The Full Story
I’ve always felt a strong affinity for my elders.
When I was young, I was drawn to George Burns. I adored my grandparents and connected with my older relatives, many of whom were immigrants that spoke different languages.
My relationships with my elders were rich and delightful. They imbued a deep respect and appreciation within me for their value in my life.
“If you smile at me, I will understand. Because that is what everyone, everywhere does in the same language.” Crosby, Still, Nash - Wooden Ships
In my twenties, I sought out the wisdom of older adults. Their experience and knowledge widened my perspective and helped guide me through some of the most important decisions in my own life.
Hearing their life stories always expanded my view of the world. The tales they shared from their lives were often incredible and sometimes even beyond belief — the things they’d survived, endured, created, or overcome made a powerful impression that lingered on with me. Learning from their experiences sparked something in me, as I realized the courage and grit it took for them to create their lives.
Some touted incredible career achievements or visions realized. Many had changed others’ lives by dedicating themselves fully to a passion. So many were amazing multi-skilled people and felt unhindered in what they could achieve, from building their own homes, to making their own clothes, to raising large families.
Their perspectives — and powerful spirits — shifted the way I looked at my life and encouraged me to take on challenges I might have normally considered too daunting. Ultimately, their resiliency and resolve gave me more confidence to follow my chosen career path.
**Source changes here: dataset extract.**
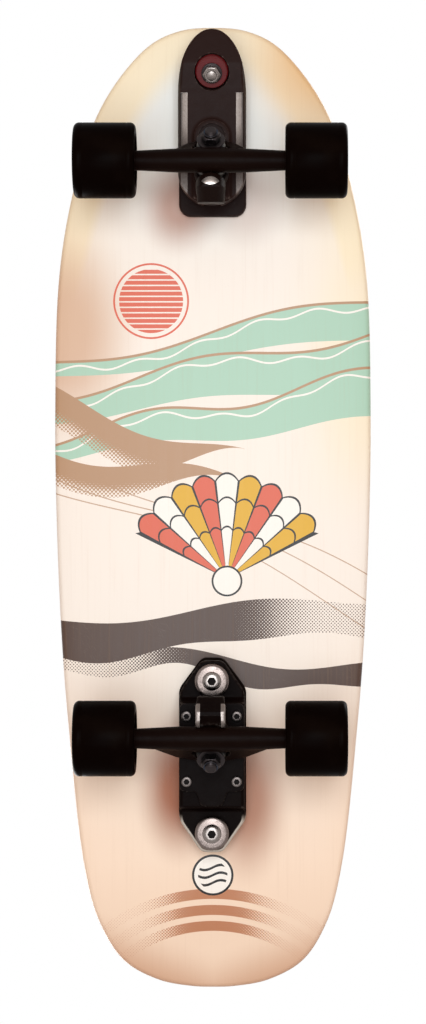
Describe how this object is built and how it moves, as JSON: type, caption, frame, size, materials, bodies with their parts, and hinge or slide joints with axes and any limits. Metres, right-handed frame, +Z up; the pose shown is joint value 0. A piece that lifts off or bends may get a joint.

By thirteen, most of my grandparents had passed — except for one grandfather who lived until I was in my twenties — but their love and affection through my youngest years continues to have a profound effect on me. In high school, I volunteered in a nursing home, visiting residents and doing activities with them. During college and beyond, I’d secured work in a convalescent center and interned at an AIDS crisis organization. Later, I served as staff ombudsman in San Francisco, California for nearly five years, and currently as a volunteer ombudsman in Portland, Oregon.
After earning my Bachelor of Science degree in Family Studies from the University of Maryland, I took courses in Social Work, where a colleague helped re-ignite my passion for working with older people. From there, I earned my Masters in Gerontology at San Francisco State University.
Now I am an Aging Life Care Manager, Certified Aging in Place Specialist, and a Certified Life Coach.
My experience, education, and training led me to my life’s work — working with this population and their families to understand and make sense of the changes their older family member is experiencing.
Many older adults become what I call “Masters of Diversion” as they realize their abilities are beginning to change. Their dignity can feel threatened as they notice some decline in their health and memory. The changes can be sudden, due to a fall or illness, or it could be a more gradual change, or even temporary change. However, this diversion can delay the discovery of the changing needs of a loved one and panic can set in when those circumstances are revealed and need to be addressed.